Singapore SMBs keen on cyber insurance, most anxious about data security

Often lacking in resources, small and midsize businesses see cyber insurance as a way to balance cost and the need to safeguard their infrastructure, especially as data leaks are their biggest worry.
Written by Eileen Yu, Senior Contributing Editor

Often lacking in resources, more small and midsize businesses (SMBs) in Singapore are seeing cyber insurance as a viable option. They view these offerings as a way to balance cost and the need to safeguard their assets, especially as data leaks remain their biggest concern. 

Smaller organisations often had to grapple with limited budgets and manpower, and would want certainty in how much they had to invest. This was pushing more to look at cyber insurance as a way to achieve this, said Ang Yuit, vice president of strategies development for the Association of Small & Medium Enterprises (ASME), an industry group which members comprise Singapore SMBs. 

Responding to ZDNet's query about the adoption of cyber insurance amongst SMBs, Ang noted that such services provided a way for SMBs to boost their cybersecurity posture while managing their costs. Purchased at a monthly premium, cyber insurance helped these companies better determine how much they needed to put in and what they were getting back in return. 

It enabled SMBs to define the scope and investment of their cybersecurity protection, he said, in a virtual roundtable Thursday hosted by Lenovo. 

While it might not resolve every issue, Ang added that cyber insurance provided a viable alternative to simply purchasing security tools, which could be difficult to cost definitively. 

ZDNet understands that there are varying cyber insurance services encompassing packages that include some coverage of cost incurred during an attack and assistance in quantifying the attack's impact on data and intellectual property. They also often are bundled with security assessment and incident response services, since it will be in the insurer's interest to ensure the SMB has obtained a certain level of cybersecurity readiness and to mitigate the impact of an attack. 

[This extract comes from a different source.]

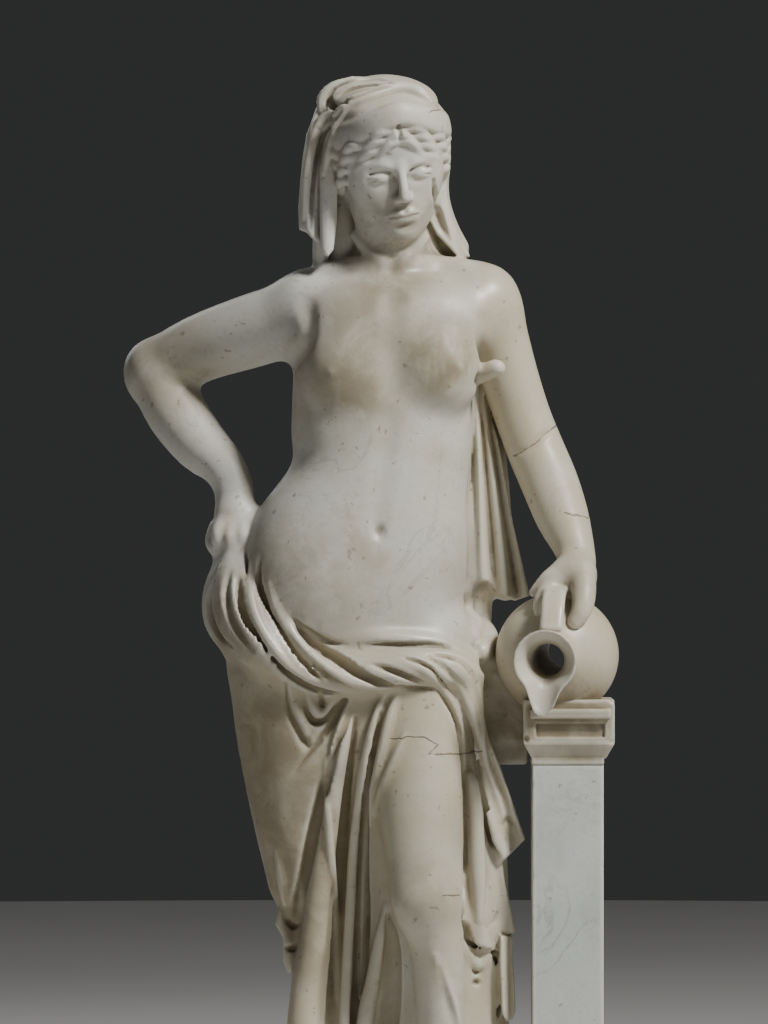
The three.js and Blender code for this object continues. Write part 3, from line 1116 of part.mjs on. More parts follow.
function veilFolds(clay) {
  // The front edge of the veil over the diadem.
  ridge(clay, [[-166, 1672, 0.7], [-158, 1694], [-140, 1713], [-118, 1721], [-98, 1729], [-76, 1736],
    [-56, 1735], [-40, 1729], [-24, 1716, 0.7]], 11, 9, { k: 2.5 });
  groove(clay, [[-156, 1702, 0.6], [-176, 1678, 1], [-190, 1650, 1.1], [-197, 1612, 1],
    [-200, 1560, 0.8], [-202, 1530, 0.5]], 5.5, 8, { k: 3.5 });
  ridge(clay, [[-166, 1706, 0.5], [-186, 1690, 1], [-196, 1664, 1.1], [-204, 1630, 1.1],
    [-208, 1590, 1], [-211, 1545, 0.8]], 7, 6, { k: 3.5 });
  ridge(clay, [[-170, 1668, 0.5], [-175, 1640, 1], [-181, 1612, 0.8]], 6, 5, { k: 3 });
  // The swirl of gathered cloth at the top.
  groove(clay, [[-136, 1751, 0.4], [-162, 1741, 1], [-175, 1727, 1.1], [-178, 1712, 0.9]],
    4.5, 8, { k: 3 });
  ridge(clay, [[-138, 1755, 0.5], [-168, 1742, 1], [-184, 1724, 1.1], [-186, 1706, 0.9]],
    7, 6, { k: 3 });
  groove(clay, [[-166, 1736, 0.7], [-172, 1720, 1], [-163, 1709, 1], [-146, 1714, 0.6]],
    6, 11, { k: 3 });
  groove(clay, [[-160, 1726, 0.5], [-138, 1736, 1], [-106, 1742, 1], [-76, 1744, 0.5]],
    4, 7, { k: 2.5 });
  groove(clay, [[-156, 1713, 0.4], [-136, 1722, 1], [-108, 1733, 1], [-80, 1740, 0.6]],
    4, 6, { k: 2.5 });
  groove(clay, [[-140, 1748, 0.4], [-112, 1753, 1], [-76, 1748, 0.5]], 4, 5, { k: 3 });
  // Hollow of the right fall, and the notched hem of the left one.
  groove(clay, [[-18, 1600, 0.4], [-14, 1565, 1], [-6, 1535, 1.1], [8, 1512, 0.7]], 7, 7, { k: 5 });
}

function handle(clay) {
  for (const s of [-11, 0, 11]) {
    clay.limb([[164 + s, -46, 974, 6.5], [163 + s, -84, 986, 6.5], [161 + s, -124, 984, 6.5],
      [158 + s, -152, 966, 6.5], [155 + s, -170, 934, 6.5]], { k: 8 });
  }
}

function feet(clay) {
  // Toes of both feet under the hem.
  for (const s of [-1, 1]) {
    const x = -84 + s * 104;
    for (let i = 0; i < 4; i += 1) {
      clay.limb([[x + s * (i * 17 - 30), -120 + i * 5, 112, 15 - i],
        [x + s * (i * 18 - 31), -146 + i * 9, 104, 12 - i],
        [x + s * (i * 18.5 - 31), -158 + i * 11, 99, 10.5 - i]], { k: 5 });
    }
    clay.limb([[x - s * 2, -60, 130, 46], [x - s * 2, -100, 112, 40]], { k: 14, flat: [[0, 0, 1],
      0.75] });
  }
}

function strut(clay) {
  clay.box([76, -6, 786], [48, 34, 58], { r: 6, k: 8 });
  clay.box([104, -10, 812], [36, 30, 54], { r: 8, k: 8 });
  clay.box([84, -10, 856], [44, 24, 34], { r: 12, k: 12 });
  clay.blob([74, -46, 806], [16, 10, 40], { k: 8, cut: true });
  // Broken stub at the arm pit.
  clay.limb([[44, -36, 1308, 15], [58, -50, 1314, 15], [76, -60, 1321, 14]],
    { k: 8, flat: [[0.3, 0, 1], 0.85] });


}

// A closed body from level rings: each ring is a list of points, the ends are capped.
function ringBody(rings) {
  const n = rings[0].length;
  const middle = (ring) => [0, 1, 2].map((i) => ring.reduce((sum, p) => sum + p[i], 0) / n);
  const points = [...rings.flat(), middle(rings[0]), middle(rings[rings.length - 1])];
  const index = [];
  for (let j = 0; j < n; j += 1) {
    const next = (j + 1) % n;
    for (let i = 0; i + 1 < rings.length; i += 1) {
      const [a, b, c, d] = [i * n + j, i * n + next, (i + 1) * n + next, (i + 1) * n + j];
      index.push(a, b, c, a, c, d);
    }
    index.push(rings.length * n, next, j);
    const last = (rings.length - 1) * n;
    index.push(rings.length * n + 1, last + j, last + next);
  }
  const geometry = new THREE.BufferGeometry();
  geometry.setAttribute("position", new THREE.Float32BufferAttribute(points.flat(), 3));
  geometry.setIndex(index);
  return geometry;
}

// Everything round on the jug sits on one axis that points at the viewer, a little aside and down.
// Rows are [distance along the axis, radius, share of the pouring lip].
function jugTurned(rows, sides) {
  const ahead = [Math.sin(rad(JUG_YAW)), -Math.cos(rad(JUG_YAW)), -0.05];
  const aside = [Math.cos(rad(JUG_YAW)), Math.sin(rad(JUG_YAW)), 0];
  return ringBody(rows.map(([reach, radius, lip]) => {
    const ring = [];
    for (let i = 0; i < sides; i += 1) {
      const a = (i * 2 * Math.PI) / sides;
      let off = a - rad(LIP_ANGLE);
      off = Math.atan2(Math.sin(off), Math.cos(off));
      const r = radius + lip * LIP_REACH * Math.exp(-((off / 0.36) ** 2));
      ring.push(JUG_CENTRE.map((v, q) => {
        return v + ahead[q] * reach + aside[q] * r * Math.cos(a) + (q === 2 ? r * Math.sin(a) : 0);
      }));
    }
    return ring;
  }));
}

function jugBody() {
  const rows = [];
  for (let i = 1; i < 14; i += 1) {
    const a = rad(-90 + (i * 150) / 14);
    rows.push([JUG_RADIUS * Math.sin(a), JUG_RADIUS * Math.cos(a), 0]);
  }
  rows.push([88, 44, 0], [100, 39, 0], [114, 38, 0.08], [126, 41, 0.4], [135, 46, 0.9], [139, 47, 1]);
  return jugTurned(rows, 44);
}

// The throat and the pipe hole: a funnel at the mouth, then a round bore right through the belly.
function jugHollow() {
  return jugTurned([[-110, BORE_RADIUS, 0], [104, BORE_RADIUS, 0], [112, 26, 0.03],
    [124, 31, 0.3], [134, 39, 0.85], [140, 43, 1.02], [150, 49, 1.1]], 32);
}

function slab(width, depth, low, high, x, y) {
  const geometry = new THREE.BoxGeometry(width, depth, high - low);
  geometry.translate(x, y, (low + high) / 2);
  return geometry;
}

// A square-sided block from rows [height, left, right, half depth].
function stack(rows) {
  return ringBody(rows.map(([z, left, right, half]) => [
    [left, PILLAR_Y - half, z], [right, PILLAR_Y - half, z],
    [right, PILLAR_Y + half, z], [left, PILLAR_Y + half, z],
  ]));
}

// The capital: fillet, sloping bed and a tall flat block with a sunk panel in front.
function capitalBlock() {
  return stack([[CAPITAL_FOOT, 128, 235, 55], [740, 128, 235, 55], [740.5, 127, 238, 56],
    [752, 121, 247, 62], [763, 117, 252, CAPITAL_HALF], [CAPITAL_TOP, 117, 253, CAPITAL_HALF]]);
}

// Joining and cutting the closed bodies.
const wasm = await Module();
wasm.setup();

function solidFrom(geometry) {
  const bare = new THREE.BufferGeometry();
  bare.setAttribute("position", geometry.getAttribute("position").clone());
  if (geometry.index) bare.setIndex(geometry.index.clone());
  const joined = mergeVertices(bare, 1e-3);
  const index = joined.index.array;
  const place3 = joined.getAttribute("position").array;
  const keep = [];
  for (let i = 0; i < index.length; i += 3) {
    const [a, b, c] = [index[i], index[i + 1], index[i + 2]];
    if (a !== b && b !== c && c !== a) keep.push(a, b, c);
  }
  const mesh = new wasm.Mesh({
    numProp: 3,
    vertProperties: new Float32Array(place3),
    triVerts: new Uint32Array(keep),
  });
  mesh.merge();
  return new wasm.Manifold(mesh);
}

function geometryFrom(solid) {
  const mesh = solid.getMesh();
  const geometry = new THREE.BufferGeometry();
  geometry.setAttribute("position", new THREE.BufferAttribute(new Float32Array(mesh.vertProperties), 3));
  geometry.setIndex(new THREE.BufferAttribute(new Uint32Array(mesh.triVerts), 1));
  geometry.computeVertexNormals();
  return geometry;
}

function carvedFigure() {
  const clay = new Clay(ROOM_LOW, ROOM_HIGH, LATTICE);
  torso(clay);
  armRight(clay);
  armLeft(clay);
  bodyLines(clay);
  skirt(clay);
  veilCurtain(clay);
  hands(clay);
  flap(clay);
  roll(clay);
  skirtFolds(clay);
  rollFolds(clay);
  head(clay);
  diadem(clay);
  hair(clay);
  veil(clay);
  veilFolds(clay);
  face(clay);
  strut(clay);
  feet(clay);
  handle(clay);
  const skin = skinOf(clay);
  relax(clay, skin, 3);
  // Faces are kept closest on the head and spared a little near the feet.
  const care = (x, y, z) => {
    if (z > HEAD_LEVEL && y < 20) return 5;
    return z < FOOT_LEVEL ? 0.8 : 1;
  };
  const thin = thinOut(skin, FACE_BUDGET, care);
  const geometry = new THREE.BufferGeometry();
  geometry.setAttribute("position", new THREE.Float32BufferAttribute(thin.points.flat(), 3));
  geometry.setIndex(thin.faces.flat());
  return geometry;
}

function figureBlock() {
  const additions = [
    jugBody(),
    slab(BASE_WIDTH, BASE_DEPTH, 0, BASE_HEIGHT, 0, 0),
    capitalBlock(),
  ];
  const cuts = [
    jugHollow(),
    slab(PANEL_WIDTH, PANEL_DEPTH * 2, PANEL_LOW, PANEL_HIGH, CAPITAL_X, PILLAR_Y - CAPITAL_HALF),
  ];
  let solid = solidFrom(carvedFigure());
  for (const geometry of additions) solid = solid.add(solidFrom(geometry));
  for (const geometry of cuts) solid = solid.subtract(solidFrom(geometry));
  // Thinning can leave a loose crumb: only the largest body is the statue.
  return solid.decompose().sort((a, b) => b.volume() - a.volume())[0];
}

const figure = new THREE.Mesh(
  geometryFrom(figureBlock()),
  new THREE.MeshStandardMaterial({ color: 0xcfc9b8, roughness: 0.5, metalness: 0 }),
);
figure.name = "figure";

const shaft = new THREE.Mesh(
  slab(SHAFT_WIDTH, SHAFT_DEPTH, BASE_HEIGHT + JOINT_GAP, SHAFT_TOP, PILLAR_X, PILLAR_Y),
  new THREE.MeshStandardMaterial({ color: 0xc6cbc6, roughness: 0.55, metalness: 0 }),
);
shaft.name = "pillar_shaft";

const group = new THREE.Group();
group.name = "statue";
group.add(figure, shaft);

export default group;
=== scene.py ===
"""A veiled woman with a cloak round her hips, pouring from a jug that lies on a pillar: aged marble.

Every carved form is a rounded shape in one soft field, in millimetres. The field's skin is taken on
a close lattice, thinned and given marble. The low base, the capital and the jug are sharper pieces
of the same block. The pillar's shaft is a block of its own.
"""

import math

import bmesh
import bpy
import numpy as np
import openvdb
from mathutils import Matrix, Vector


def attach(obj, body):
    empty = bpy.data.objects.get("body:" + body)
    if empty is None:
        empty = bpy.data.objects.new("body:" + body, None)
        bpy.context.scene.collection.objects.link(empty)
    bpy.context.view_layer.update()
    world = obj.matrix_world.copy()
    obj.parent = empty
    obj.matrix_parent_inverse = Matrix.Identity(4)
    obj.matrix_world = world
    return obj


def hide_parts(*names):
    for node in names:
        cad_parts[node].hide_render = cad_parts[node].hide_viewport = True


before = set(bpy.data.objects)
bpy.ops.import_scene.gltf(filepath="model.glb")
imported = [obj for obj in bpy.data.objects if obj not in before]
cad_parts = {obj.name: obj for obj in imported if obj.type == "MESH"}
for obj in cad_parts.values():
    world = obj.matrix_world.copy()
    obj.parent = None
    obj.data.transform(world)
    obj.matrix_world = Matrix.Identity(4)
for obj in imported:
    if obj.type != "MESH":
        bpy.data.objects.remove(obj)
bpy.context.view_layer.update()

MM = 0.001
# Lattice steps (mm) and the number of triangles that the figure keeps.
STEP = 3.0
HEAD_STEP = 1.25
FINE_STEP = 1.5
SHAFT_STEP = 2.0
FIGURE_FACES = 190000
# How strongly the thinning spares the head and the chest, and the weight of each (1 is not spared).
HEAD_CARE = 6e-6
HEAD_WEIGHT = 0.1
CHEST_WEIGHT = 0.8
# The rooms that the clay is worked in, as their low and high corners (mm).
FIGURE_ROOM = ((-500, -215, 78), (256, 215, 1776))
HEAD_ROOM = ((-232, -142, 1470), (60, 150, 1774))
# The finer head is laid on this far inside its room, and eases into the rest over a border (mm).
HEAD_EDGE = 8
HEAD_BORDER = 12
BASE = (550, 390, 90)
PILLAR = (182, -40)
# Distances are kept up to FAR, in single precision.
F = np.float32
FAR = 60.0
# Strokes start in front of the figure, reach this far back and are laid in pieces of this length.
STROKE_START = -290.0
STROKE_REACH = 560.0
STROKE_PIECE = 9.0
# How much a column's folds may add, and what keeps a division from dividing by nothing.
FOLD_ROOM = 40
TINY = 1e-9


# The sculpting kit --------------------------------------------------------------------------------
def spline(points, steps):
    """A smooth curve (Catmull-Rom) through rows of numbers, with so many steps per span."""
    points = np.asarray(points, float)
    if len(points) == 2:
        t = np.linspace(0, 1, steps + 1)[:, None]
        return points[0] * (1 - t) + points[1] * t
    rows = np.vstack([2 * points[0] - points[1], points, 2 * points[-1] - points[-2]])
    out = []
    for i in range(1, len(rows) - 2):
        t = np.arange(steps)[:, None] / steps
        a, b, c, d = rows[i - 1:i + 3]
        bend = 2 * b + (c - a) * t + (2 * a - 5 * b + 4 * c - d) * t**2
        out.append(0.5 * (bend + (3 * b - a - 3 * c + d) * t**3))
    out.append(rows[-2][None])
    return np.vstack(out)


def soft_min(a, b, k):
    """The smaller of two distances, rounded over the width k where they cross."""
    if k <= 0:
        return np.minimum(a, b)
    near = np.maximum(k - np.abs(a - b), 0) / k
    return np.minimum(a, b) - near * near * (k * 0.25)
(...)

In addition, insurers have been keen to provide more services targeted at SMBs, as these companies have much smaller infrastructure and, hence, carry less risks to assess and insure against, compared to large enterprises. 

Ease of adoption, in particular, is essential in driving greater security readiness in the SMB segment, according to Milad Aslaner, SentinelOne's global director of cyber defence strategy and public affairs.

Speaking in the roundtable, he said automation tools such as autonomous threat detection and response played a key role as they would help ease operations for smaller businesses. The ability to roll back from a security incident also was critical, Aslaner said. 

Getting SMBs to better safeguard their infrastructure was especially critical as many had rushed to go online amidst the global pandemic. This increased their attack surface and exposed more of their data, making them prime target for attacks, he cautioned, noting that cybercriminals would aim for companies with weaker security posture. 

Roy Ng, Lenovo's central Asia-Pacific director of SMB, noted that many SMBs wrongly assumed they were too small to be targeted by hackers. Pointing to a study by Singapore's Cyber Security Agency, Ng said the number of reported ransomware attacks last year mostly affected SMBs. 

While small, these companies held customer data that were of value to cybercriminals, he said. 

SMBs less proactive, driven by direct business impact

Ang noted, though, that most SMBs were not adequately prepared to address security threats and already lacked a strong foundation, even as they accelerated their digital adoption in the last 1.5 years during the pandemic

"SMBs will deal with a problem when it's there. [They're more] focused on operational needs," he said. 

ZDNet asked if these businesses then found it challenging to fend off third-party attacks, which required regular assessment, he reiterated SMBs' tendency not to proactively address issues unless there was an immediate threat or risk. 

Unless the requirement was stipulated in the service contract, they would prioritise other business operations. He noted, though, that they were particularly concerned about ensuring compliance with Singapore's Personal Data Protection Act (PDPA).

Pointing to personal data management as a good starting point to drive greater security awareness, he said SMBs were more worried about how they should secure their data, so they would not have to face ramifications of a breach under the PDPA. 

Aslaner said SMBs also would need to improve their security posture, as more enterprises were looking at architectural changes amidst the rise of third-party attacks, with focus mainly on zero trust frameworks.  

He noted that organisations were adding cybersecurity requirements as part of their supplier and vendor agreements. SMBs then would have to ensure they met these baselines if they wanted to continue doing business with certain enterprise clients, he said.

Chris Tan, client technologist for Lenovo's central Asia-Pacific, suggested SMBs began by identifying their assets, including devices and data points

Ng also underscored the importance of user education, so employees could help their organisation avoid potential exposure and threat. 

According to IBM's recent study, data breaches cost Asean companies on average $2.64 million per incident, compared to the global figure of $4.24 million. The cost of a breach, however, was $430,000 higher than the average for companies in Asean that had not undergone any digital transformation due to the COVID-19 pandemic.

Organisations in the region took 307 days to detect and contain a data breach, including 223 days just to detect an incident, the IBM report revealed.